>> Start
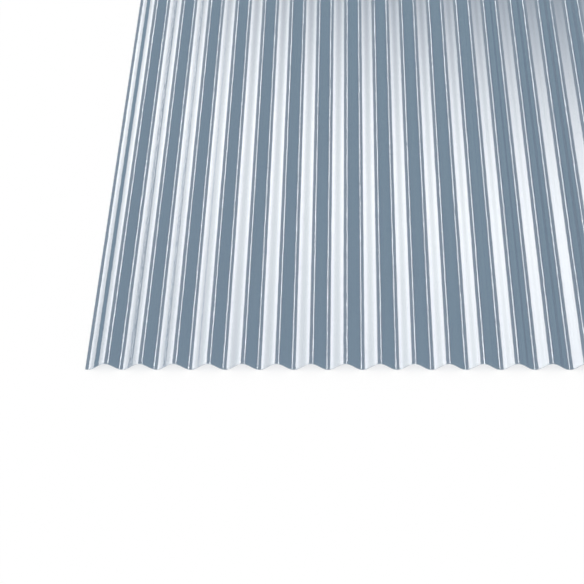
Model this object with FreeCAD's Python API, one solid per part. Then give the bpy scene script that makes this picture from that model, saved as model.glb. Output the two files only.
>> End
>> Start
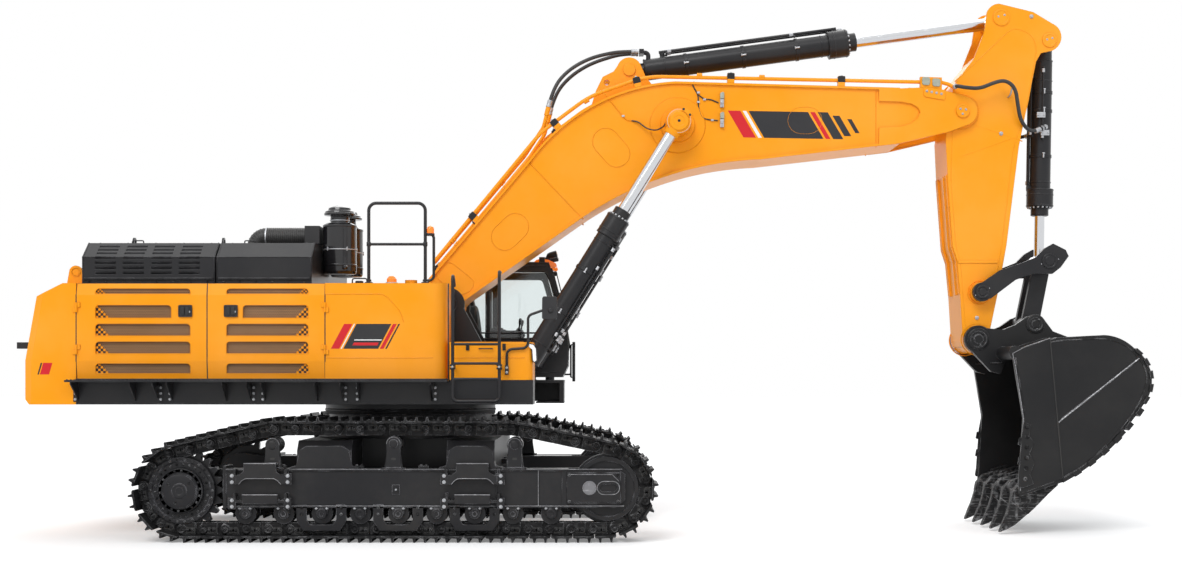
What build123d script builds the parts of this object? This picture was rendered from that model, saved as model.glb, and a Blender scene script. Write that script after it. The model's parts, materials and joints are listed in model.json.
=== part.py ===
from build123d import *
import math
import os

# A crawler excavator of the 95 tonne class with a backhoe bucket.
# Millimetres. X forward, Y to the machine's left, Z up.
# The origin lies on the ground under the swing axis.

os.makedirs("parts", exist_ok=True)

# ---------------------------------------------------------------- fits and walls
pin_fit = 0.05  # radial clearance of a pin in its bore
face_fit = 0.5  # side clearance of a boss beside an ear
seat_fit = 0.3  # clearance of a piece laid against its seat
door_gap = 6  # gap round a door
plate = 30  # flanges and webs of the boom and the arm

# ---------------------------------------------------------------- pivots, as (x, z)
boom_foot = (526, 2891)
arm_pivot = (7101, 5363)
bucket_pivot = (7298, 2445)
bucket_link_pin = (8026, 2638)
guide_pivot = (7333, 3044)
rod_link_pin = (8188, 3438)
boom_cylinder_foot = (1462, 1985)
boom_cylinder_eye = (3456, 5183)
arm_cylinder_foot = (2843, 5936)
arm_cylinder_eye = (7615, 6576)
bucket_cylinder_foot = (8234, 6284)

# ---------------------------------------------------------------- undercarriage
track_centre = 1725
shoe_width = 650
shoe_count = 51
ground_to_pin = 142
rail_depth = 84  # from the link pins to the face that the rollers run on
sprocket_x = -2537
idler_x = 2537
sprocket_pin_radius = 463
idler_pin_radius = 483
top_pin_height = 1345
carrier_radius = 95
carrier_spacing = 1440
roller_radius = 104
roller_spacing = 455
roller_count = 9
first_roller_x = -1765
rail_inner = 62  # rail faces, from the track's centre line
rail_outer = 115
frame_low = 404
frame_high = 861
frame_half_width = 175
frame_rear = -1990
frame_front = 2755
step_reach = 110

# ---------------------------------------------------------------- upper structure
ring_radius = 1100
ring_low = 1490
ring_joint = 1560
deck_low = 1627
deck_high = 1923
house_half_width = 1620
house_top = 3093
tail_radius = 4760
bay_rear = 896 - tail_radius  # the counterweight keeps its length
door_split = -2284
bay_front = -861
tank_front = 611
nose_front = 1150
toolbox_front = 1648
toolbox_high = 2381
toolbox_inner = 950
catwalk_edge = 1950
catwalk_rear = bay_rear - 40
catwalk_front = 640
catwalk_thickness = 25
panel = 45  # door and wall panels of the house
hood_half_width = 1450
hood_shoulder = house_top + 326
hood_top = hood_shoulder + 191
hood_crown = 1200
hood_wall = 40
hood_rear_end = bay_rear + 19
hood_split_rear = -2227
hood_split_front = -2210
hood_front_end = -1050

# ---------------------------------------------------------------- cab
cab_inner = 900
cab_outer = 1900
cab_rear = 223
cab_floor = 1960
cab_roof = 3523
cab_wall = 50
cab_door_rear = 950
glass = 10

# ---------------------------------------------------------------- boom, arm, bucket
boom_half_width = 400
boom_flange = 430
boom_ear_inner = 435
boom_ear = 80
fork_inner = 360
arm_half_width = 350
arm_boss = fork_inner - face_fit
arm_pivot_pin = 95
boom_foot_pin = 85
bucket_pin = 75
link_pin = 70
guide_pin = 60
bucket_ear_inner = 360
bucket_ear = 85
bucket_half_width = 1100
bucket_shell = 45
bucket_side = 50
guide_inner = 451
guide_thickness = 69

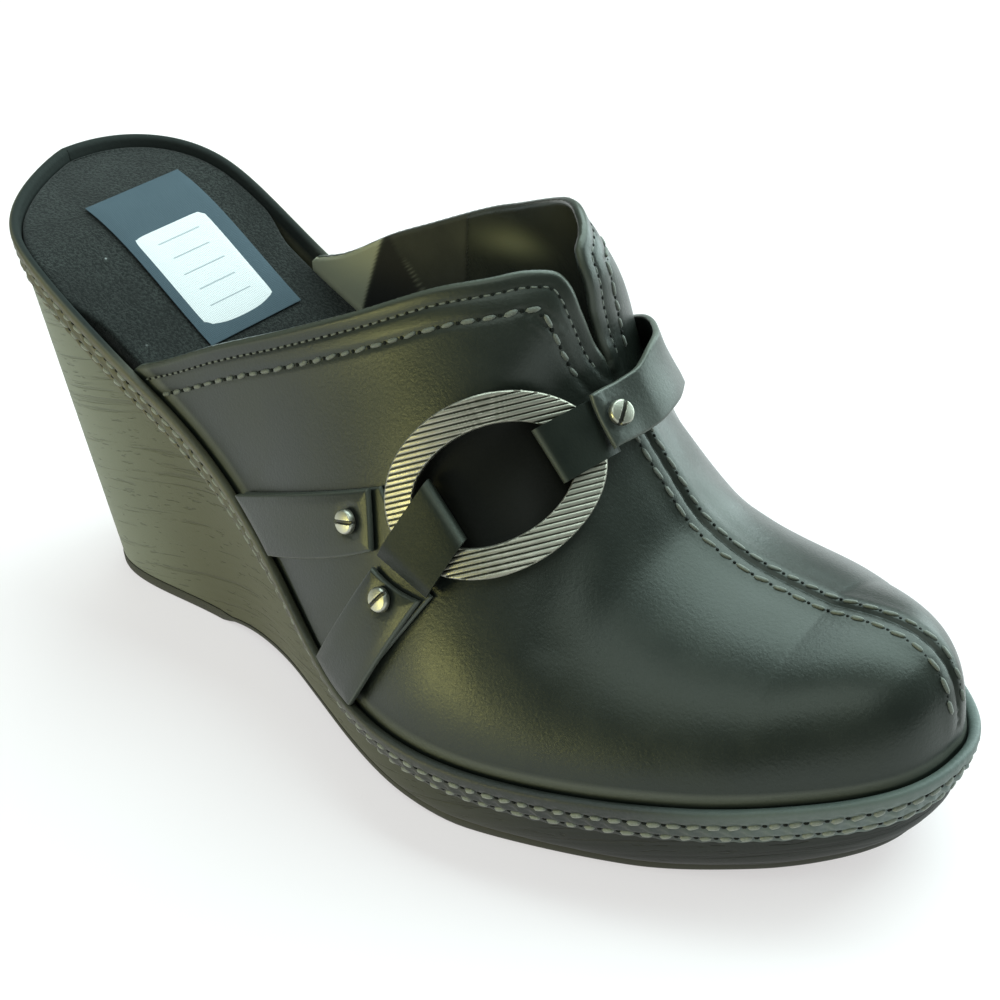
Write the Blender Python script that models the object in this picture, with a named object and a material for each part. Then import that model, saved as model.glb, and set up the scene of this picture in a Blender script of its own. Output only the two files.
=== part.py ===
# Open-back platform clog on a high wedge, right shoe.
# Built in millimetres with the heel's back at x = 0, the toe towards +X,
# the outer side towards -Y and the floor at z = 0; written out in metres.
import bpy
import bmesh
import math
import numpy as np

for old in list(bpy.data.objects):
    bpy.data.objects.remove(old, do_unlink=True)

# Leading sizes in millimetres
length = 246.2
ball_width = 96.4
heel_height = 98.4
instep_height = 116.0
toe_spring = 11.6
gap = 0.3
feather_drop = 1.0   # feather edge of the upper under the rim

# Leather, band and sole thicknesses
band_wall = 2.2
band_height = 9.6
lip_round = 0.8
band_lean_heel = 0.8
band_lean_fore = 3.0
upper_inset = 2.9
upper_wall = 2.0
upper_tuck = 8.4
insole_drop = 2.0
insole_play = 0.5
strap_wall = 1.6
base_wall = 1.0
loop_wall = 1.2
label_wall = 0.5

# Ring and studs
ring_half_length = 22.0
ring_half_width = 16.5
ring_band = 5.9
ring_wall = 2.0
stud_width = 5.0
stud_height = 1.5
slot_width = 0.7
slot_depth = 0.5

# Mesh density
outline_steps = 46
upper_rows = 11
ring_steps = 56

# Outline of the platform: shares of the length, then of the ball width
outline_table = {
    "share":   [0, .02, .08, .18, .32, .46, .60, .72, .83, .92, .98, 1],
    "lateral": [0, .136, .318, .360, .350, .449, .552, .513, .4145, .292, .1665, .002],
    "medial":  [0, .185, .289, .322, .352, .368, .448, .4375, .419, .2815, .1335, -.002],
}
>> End
>> Start
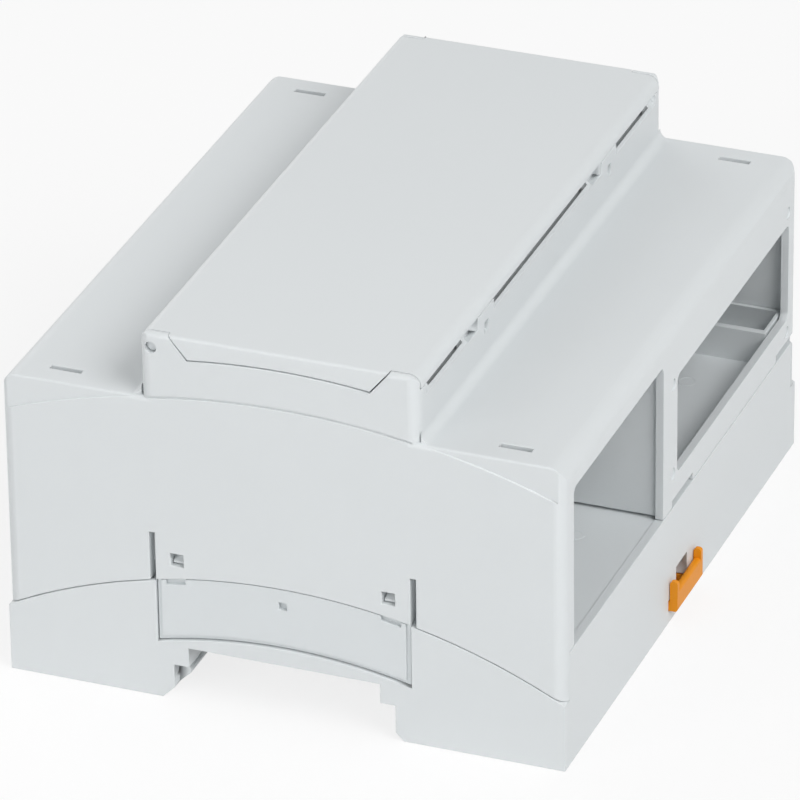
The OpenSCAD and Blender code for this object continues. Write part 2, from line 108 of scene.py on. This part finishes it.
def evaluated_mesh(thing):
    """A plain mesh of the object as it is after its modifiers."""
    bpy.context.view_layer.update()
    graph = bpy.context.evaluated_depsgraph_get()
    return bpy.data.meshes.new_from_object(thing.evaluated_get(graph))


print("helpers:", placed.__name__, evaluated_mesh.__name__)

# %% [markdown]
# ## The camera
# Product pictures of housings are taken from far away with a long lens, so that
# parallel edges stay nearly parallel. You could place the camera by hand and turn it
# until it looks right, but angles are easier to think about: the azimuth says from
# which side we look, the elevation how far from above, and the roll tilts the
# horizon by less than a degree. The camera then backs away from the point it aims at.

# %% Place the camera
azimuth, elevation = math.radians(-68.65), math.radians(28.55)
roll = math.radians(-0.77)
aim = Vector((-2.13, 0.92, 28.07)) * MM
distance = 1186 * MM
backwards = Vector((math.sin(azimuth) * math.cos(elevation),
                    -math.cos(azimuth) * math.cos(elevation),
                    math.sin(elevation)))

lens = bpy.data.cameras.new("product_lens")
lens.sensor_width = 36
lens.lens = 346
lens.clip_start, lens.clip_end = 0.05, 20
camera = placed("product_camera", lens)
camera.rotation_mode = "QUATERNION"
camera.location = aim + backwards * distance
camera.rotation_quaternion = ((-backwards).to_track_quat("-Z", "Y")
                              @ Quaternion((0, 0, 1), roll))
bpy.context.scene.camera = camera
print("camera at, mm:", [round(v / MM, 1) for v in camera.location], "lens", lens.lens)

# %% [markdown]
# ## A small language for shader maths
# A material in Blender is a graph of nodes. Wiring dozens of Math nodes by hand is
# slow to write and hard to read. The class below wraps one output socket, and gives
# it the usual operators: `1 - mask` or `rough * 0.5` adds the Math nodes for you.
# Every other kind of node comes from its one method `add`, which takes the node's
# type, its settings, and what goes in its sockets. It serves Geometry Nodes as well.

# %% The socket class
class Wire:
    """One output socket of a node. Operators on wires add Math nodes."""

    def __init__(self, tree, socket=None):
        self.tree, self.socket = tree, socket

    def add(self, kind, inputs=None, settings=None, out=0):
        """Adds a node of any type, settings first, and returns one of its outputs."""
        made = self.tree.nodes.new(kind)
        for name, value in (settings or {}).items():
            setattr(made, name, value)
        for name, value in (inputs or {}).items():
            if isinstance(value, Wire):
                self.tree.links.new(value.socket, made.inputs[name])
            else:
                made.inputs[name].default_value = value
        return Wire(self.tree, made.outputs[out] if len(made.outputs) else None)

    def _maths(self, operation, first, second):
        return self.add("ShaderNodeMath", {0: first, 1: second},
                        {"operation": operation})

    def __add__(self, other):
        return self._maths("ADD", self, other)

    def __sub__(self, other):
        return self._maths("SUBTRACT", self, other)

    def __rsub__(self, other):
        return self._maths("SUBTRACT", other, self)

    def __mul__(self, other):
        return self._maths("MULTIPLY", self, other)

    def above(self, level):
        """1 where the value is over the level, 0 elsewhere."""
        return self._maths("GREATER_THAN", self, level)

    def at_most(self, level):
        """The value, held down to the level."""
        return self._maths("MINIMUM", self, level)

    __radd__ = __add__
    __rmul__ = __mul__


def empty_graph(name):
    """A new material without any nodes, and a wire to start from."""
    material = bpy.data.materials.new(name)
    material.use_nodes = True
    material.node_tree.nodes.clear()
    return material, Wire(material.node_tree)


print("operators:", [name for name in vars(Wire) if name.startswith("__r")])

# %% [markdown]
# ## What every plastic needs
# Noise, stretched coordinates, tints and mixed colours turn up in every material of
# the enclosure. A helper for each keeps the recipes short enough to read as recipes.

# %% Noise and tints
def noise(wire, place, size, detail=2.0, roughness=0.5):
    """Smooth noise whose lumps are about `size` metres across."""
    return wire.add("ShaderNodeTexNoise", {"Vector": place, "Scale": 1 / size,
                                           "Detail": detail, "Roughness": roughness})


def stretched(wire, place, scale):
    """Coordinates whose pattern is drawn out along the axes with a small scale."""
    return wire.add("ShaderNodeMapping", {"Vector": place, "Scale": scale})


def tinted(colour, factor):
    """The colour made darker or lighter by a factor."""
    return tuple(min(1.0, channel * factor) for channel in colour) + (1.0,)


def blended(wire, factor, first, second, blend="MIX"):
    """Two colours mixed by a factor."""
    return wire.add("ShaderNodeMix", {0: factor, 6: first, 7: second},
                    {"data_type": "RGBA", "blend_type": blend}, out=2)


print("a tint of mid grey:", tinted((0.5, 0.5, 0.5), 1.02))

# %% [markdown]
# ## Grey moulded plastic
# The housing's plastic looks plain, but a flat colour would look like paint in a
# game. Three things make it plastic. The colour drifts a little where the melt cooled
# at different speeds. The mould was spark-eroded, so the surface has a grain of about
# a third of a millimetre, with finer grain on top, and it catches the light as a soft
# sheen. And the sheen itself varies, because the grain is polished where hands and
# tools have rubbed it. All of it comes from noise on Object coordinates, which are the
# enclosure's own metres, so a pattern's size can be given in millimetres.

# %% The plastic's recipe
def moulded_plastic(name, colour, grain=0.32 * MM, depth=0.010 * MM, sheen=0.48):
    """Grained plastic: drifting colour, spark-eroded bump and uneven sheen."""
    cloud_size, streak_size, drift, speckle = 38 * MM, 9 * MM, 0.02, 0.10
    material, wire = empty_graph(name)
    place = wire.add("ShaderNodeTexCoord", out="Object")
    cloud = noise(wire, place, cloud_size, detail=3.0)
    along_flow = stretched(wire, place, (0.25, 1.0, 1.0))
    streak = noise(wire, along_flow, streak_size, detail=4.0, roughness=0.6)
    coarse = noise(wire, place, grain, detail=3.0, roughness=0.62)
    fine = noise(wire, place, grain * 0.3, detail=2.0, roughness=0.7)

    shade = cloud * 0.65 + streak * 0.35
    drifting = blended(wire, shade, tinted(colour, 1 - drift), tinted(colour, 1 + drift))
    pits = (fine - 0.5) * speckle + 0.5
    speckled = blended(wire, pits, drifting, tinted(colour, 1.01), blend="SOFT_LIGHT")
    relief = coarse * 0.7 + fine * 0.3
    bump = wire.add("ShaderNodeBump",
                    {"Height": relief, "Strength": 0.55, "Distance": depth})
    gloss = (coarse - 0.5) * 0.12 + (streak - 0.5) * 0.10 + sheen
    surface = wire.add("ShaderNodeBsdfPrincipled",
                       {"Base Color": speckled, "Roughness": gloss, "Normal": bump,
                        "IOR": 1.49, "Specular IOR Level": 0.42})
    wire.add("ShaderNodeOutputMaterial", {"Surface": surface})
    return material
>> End
**WRITTEN TASK**.
Go through the records and gather the lines that hold "model".

**ANSWER**.
Model this object with FreeCAD's Python API, one solid per part. Then give the bpy scene script that makes this picture from that model, saved as model.glb. Output the two files only.
What build123d script builds the parts of this object? This picture was rendered from that model, saved as model.glb, and a Blender scene script. Write that script after it. The model's parts, materials and joints are listed in model.json.
Write the Blender Python script that models the object in this picture, with a named object and a material for each part. Then import that model, saved as model.glb, and set up the scene of this picture in a Blender script of its own. Output only the two files.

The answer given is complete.